6. Don’t give to panhandlers. Handouts send a multitude of wrong messages about dependency and the value of work. Plus, handouts encourage more begging, often by children (an awful alternative to school). Long-term change never starts with a quarter or even $10 stuck into someone else’s palm. Still, even Ms. Honey concedes she breaks down sometimes. “I tend to give to women and children because they are the most vulnerable.”

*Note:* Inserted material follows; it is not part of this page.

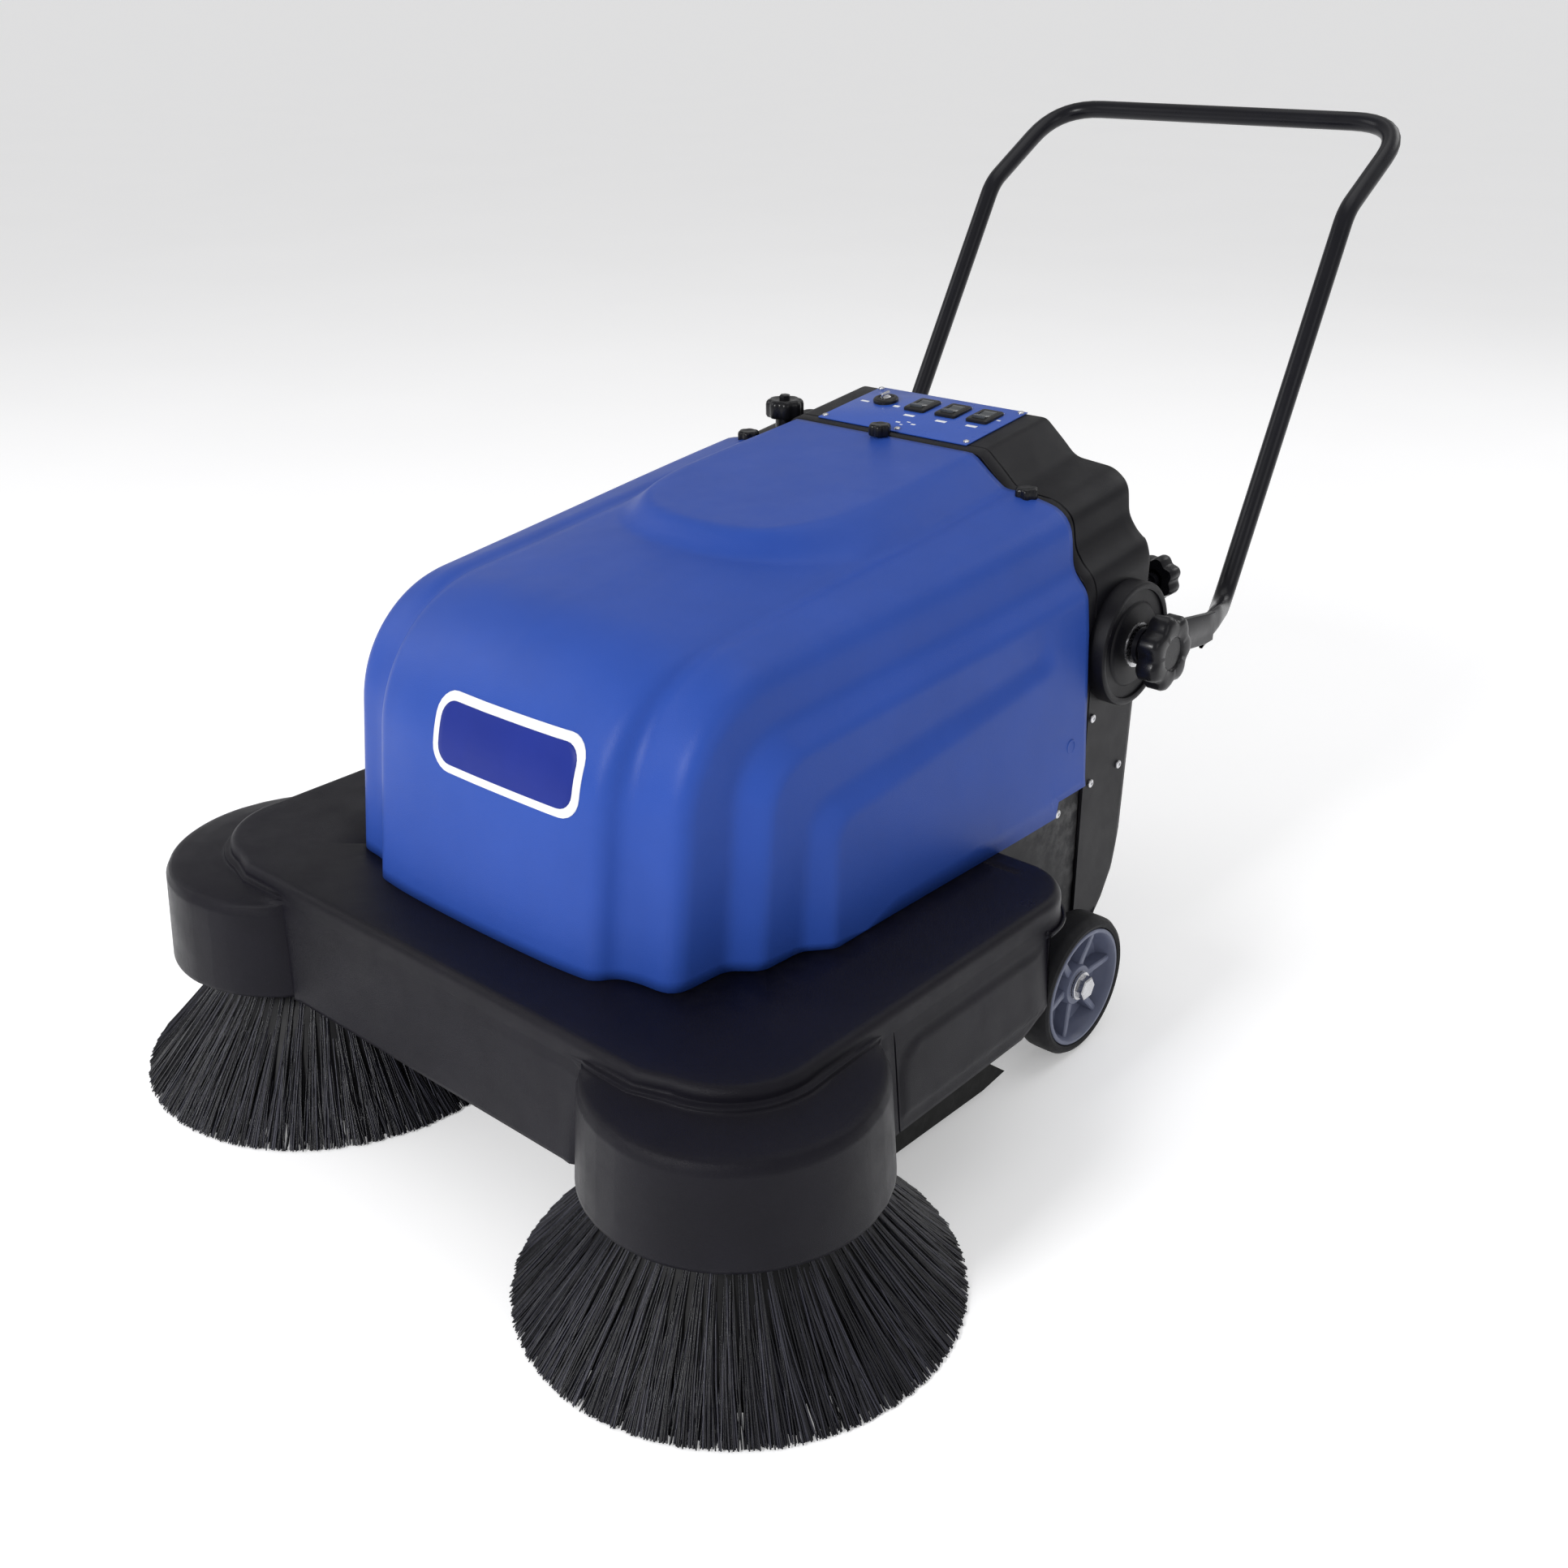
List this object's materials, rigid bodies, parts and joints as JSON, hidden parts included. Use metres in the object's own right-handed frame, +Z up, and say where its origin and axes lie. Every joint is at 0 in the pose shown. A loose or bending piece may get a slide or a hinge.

7. Instead, buy stuff on the street. The hawker’s life is a tough one, always a fight against weather, traffic and crime. So if you want to help, buy more than you usually might. Granted, I acted counter to this by not buying that T-shirt from the boy in Palmyra, but, as I think about it now, what would it have harmed if I had? Since then, I’ve purchased boiled eggs, bagged water, toys, even a novel. (I politely said no on the kitchen strainer.) Why not bolster that small-business spirit?
8. Sample local food. Tourists in the developing world often eat at a limited number of hotels or restaurants deemed safe by guidebooks. There’s logic to that, especially where food-borne illness is concerned. But you’d be missing out on part of the reason you travel in the first place.
“Buy food and beverages from local producers, taste the locally produced foods and enjoy this as part of your holiday experience,” Mr. Goodwin says. For instance, you haven’t really tasted a banana if you’ve never had one grown for immediate consumption (compared with ones modified for export and sold blemish-free in United States supermarkets). Peels help keep the fruit safe, as does boiling in the case of a cup of local tea. The winners are the farmers, who often are at the bottom of the economic pyramid.
Kevin Salwen and his daughter, Hannah, are the authors of “The Power of Half: One Family’s Decision to Stop Taking and Start Giving Back.”